# What you are asked to do:
Every record must be written out once more, with nothing added or omitted.

# Materials provided:
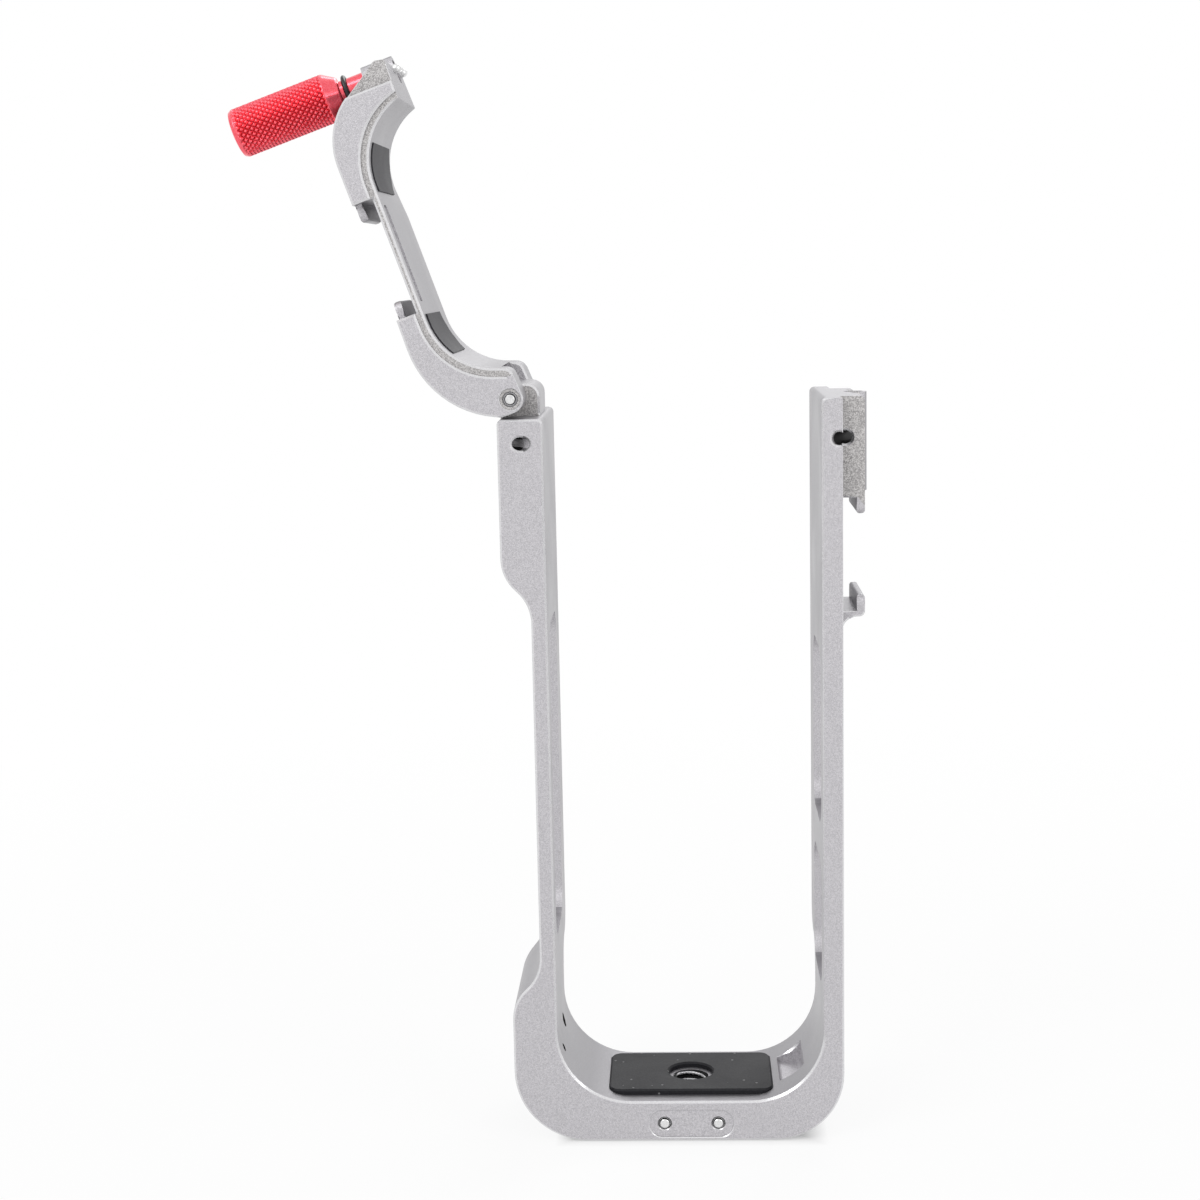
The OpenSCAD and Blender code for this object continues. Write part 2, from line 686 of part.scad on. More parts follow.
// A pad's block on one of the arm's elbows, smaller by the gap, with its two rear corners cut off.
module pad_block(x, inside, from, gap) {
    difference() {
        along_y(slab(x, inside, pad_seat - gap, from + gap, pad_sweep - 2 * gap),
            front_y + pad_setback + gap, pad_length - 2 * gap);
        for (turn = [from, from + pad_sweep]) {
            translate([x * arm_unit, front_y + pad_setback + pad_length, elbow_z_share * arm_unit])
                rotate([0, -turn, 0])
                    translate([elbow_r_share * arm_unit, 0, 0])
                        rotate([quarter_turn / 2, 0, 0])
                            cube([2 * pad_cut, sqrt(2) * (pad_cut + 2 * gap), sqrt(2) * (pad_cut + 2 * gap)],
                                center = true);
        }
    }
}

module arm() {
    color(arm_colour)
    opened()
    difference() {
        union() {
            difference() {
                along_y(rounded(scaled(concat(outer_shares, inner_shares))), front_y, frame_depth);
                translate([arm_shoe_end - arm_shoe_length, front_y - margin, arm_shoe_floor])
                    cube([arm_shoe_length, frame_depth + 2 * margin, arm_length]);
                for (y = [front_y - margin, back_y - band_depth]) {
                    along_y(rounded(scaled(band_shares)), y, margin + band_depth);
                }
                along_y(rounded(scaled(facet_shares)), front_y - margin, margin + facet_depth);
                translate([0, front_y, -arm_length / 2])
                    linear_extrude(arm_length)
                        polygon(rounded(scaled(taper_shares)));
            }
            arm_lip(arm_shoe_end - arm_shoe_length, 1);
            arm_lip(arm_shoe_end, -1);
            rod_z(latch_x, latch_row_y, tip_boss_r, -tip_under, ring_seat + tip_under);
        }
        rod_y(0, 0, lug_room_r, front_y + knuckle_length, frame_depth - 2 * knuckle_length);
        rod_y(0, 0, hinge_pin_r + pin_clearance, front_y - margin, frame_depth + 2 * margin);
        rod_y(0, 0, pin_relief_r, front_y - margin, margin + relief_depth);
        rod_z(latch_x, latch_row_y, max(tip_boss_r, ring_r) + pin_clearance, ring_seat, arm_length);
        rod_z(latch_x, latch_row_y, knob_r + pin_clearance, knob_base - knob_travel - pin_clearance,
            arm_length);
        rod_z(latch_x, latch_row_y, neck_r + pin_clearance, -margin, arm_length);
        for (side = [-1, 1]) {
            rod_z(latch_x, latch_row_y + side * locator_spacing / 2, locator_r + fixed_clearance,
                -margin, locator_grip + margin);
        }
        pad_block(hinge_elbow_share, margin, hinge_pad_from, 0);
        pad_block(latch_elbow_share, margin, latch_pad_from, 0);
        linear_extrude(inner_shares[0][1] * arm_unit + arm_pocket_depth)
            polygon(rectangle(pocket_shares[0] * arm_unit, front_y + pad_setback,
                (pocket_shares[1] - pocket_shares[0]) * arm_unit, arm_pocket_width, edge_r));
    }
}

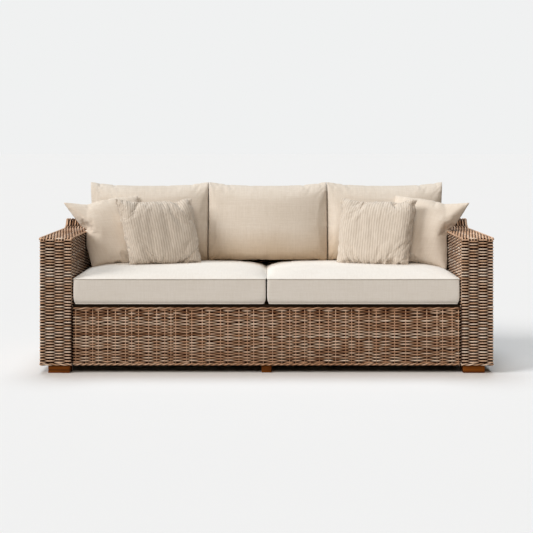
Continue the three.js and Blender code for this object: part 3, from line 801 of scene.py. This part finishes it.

# Answer for this exercise:
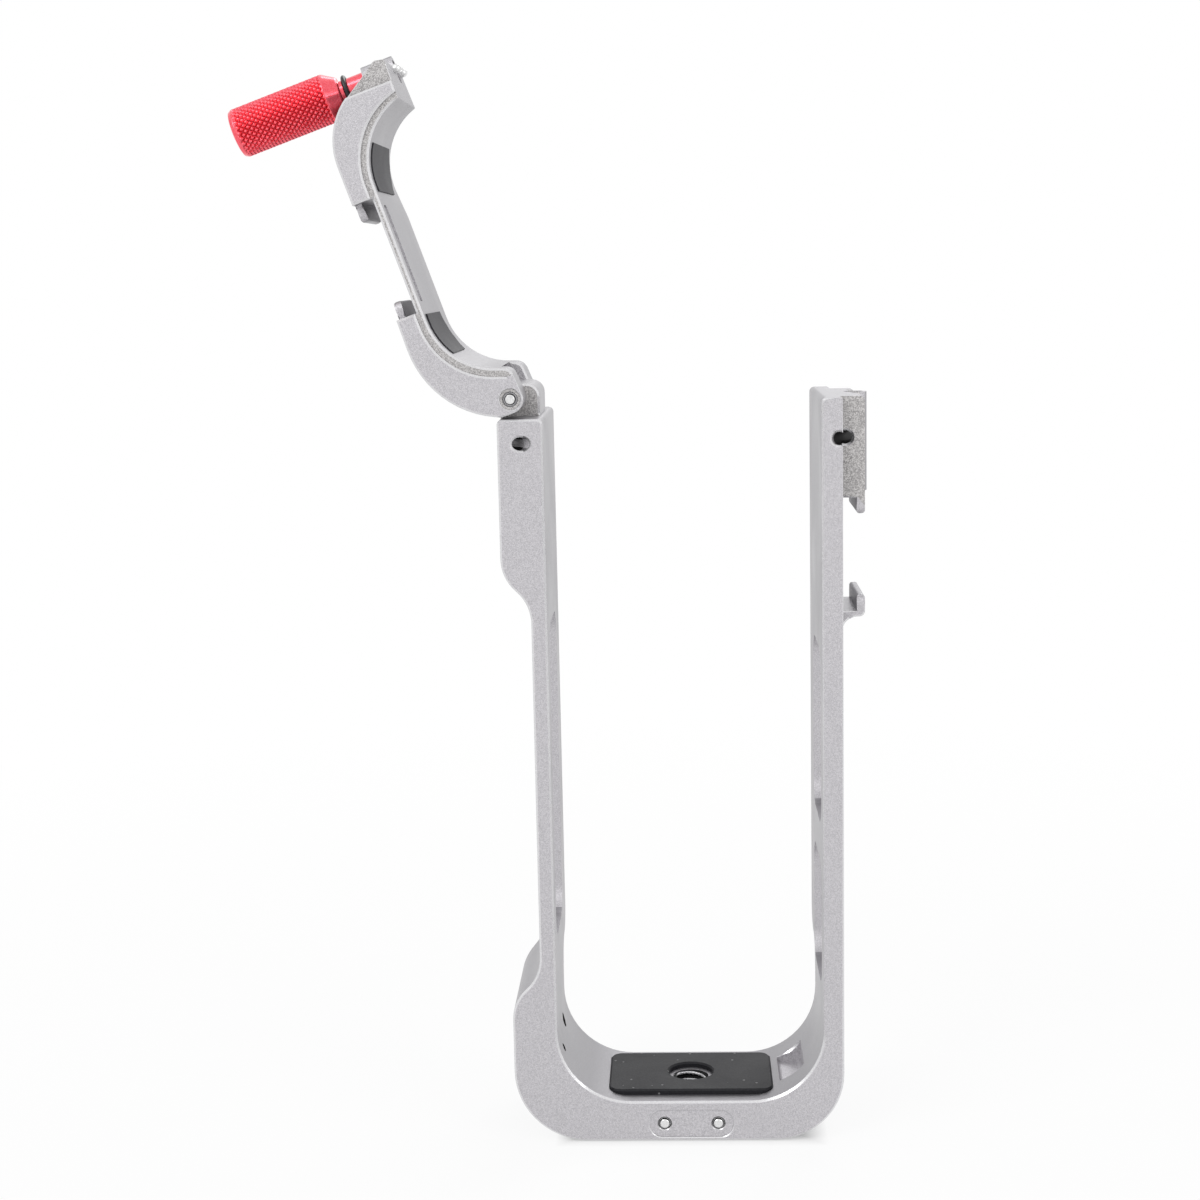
The OpenSCAD and Blender code for this object continues. Write part 2, from line 686 of part.scad on. More parts follow.
// A pad's block on one of the arm's elbows, smaller by the gap, with its two rear corners cut off.
module pad_block(x, inside, from, gap) {
    difference() {
        along_y(slab(x, inside, pad_seat - gap, from + gap, pad_sweep - 2 * gap),
            front_y + pad_setback + gap, pad_length - 2 * gap);
        for (turn = [from, from + pad_sweep]) {
            translate([x * arm_unit, front_y + pad_setback + pad_length, elbow_z_share * arm_unit])
                rotate([0, -turn, 0])
                    translate([elbow_r_share * arm_unit, 0, 0])
                        rotate([quarter_turn / 2, 0, 0])
                            cube([2 * pad_cut, sqrt(2) * (pad_cut + 2 * gap), sqrt(2) * (pad_cut + 2 * gap)],
                                center = true);
        }
    }
}

module arm() {
    color(arm_colour)
    opened()
    difference() {
        union() {
            difference() {
                along_y(rounded(scaled(concat(outer_shares, inner_shares))), front_y, frame_depth);
                translate([arm_shoe_end - arm_shoe_length, front_y - margin, arm_shoe_floor])
                    cube([arm_shoe_length, frame_depth + 2 * margin, arm_length]);
                for (y = [front_y - margin, back_y - band_depth]) {
                    along_y(rounded(scaled(band_shares)), y, margin + band_depth);
                }
                along_y(rounded(scaled(facet_shares)), front_y - margin, margin + facet_depth);
                translate([0, front_y, -arm_length / 2])
                    linear_extrude(arm_length)
                        polygon(rounded(scaled(taper_shares)));
            }
            arm_lip(arm_shoe_end - arm_shoe_length, 1);
            arm_lip(arm_shoe_end, -1);
            rod_z(latch_x, latch_row_y, tip_boss_r, -tip_under, ring_seat + tip_under);
        }
        rod_y(0, 0, lug_room_r, front_y + knuckle_length, frame_depth - 2 * knuckle_length);
        rod_y(0, 0, hinge_pin_r + pin_clearance, front_y - margin, frame_depth + 2 * margin);
        rod_y(0, 0, pin_relief_r, front_y - margin, margin + relief_depth);
        rod_z(latch_x, latch_row_y, max(tip_boss_r, ring_r) + pin_clearance, ring_seat, arm_length);
        rod_z(latch_x, latch_row_y, knob_r + pin_clearance, knob_base - knob_travel - pin_clearance,
            arm_length);
        rod_z(latch_x, latch_row_y, neck_r + pin_clearance, -margin, arm_length);
        for (side = [-1, 1]) {
            rod_z(latch_x, latch_row_y + side * locator_spacing / 2, locator_r + fixed_clearance,
                -margin, locator_grip + margin);
        }
        pad_block(hinge_elbow_share, margin, hinge_pad_from, 0);
        pad_block(latch_elbow_share, margin, latch_pad_from, 0);
        linear_extrude(inner_shares[0][1] * arm_unit + arm_pocket_depth)
            polygon(rectangle(pocket_shares[0] * arm_unit, front_y + pad_setback,
                (pocket_shares[1] - pocket_shares[0]) * arm_unit, arm_pocket_width, edge_r));
    }
}

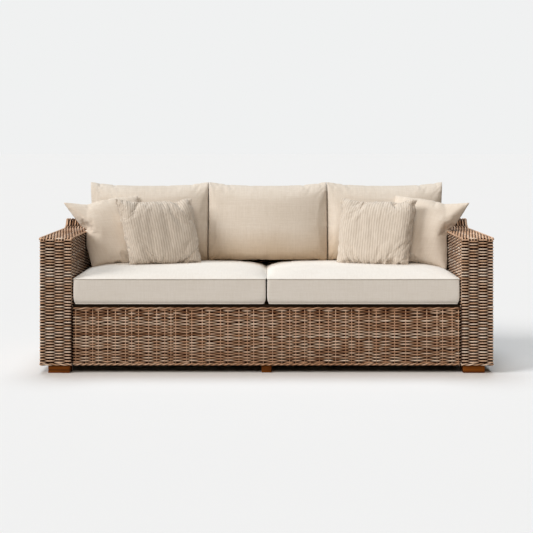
Continue the three.js and Blender code for this object: part 3, from line 801 of scene.py. This part finishes it.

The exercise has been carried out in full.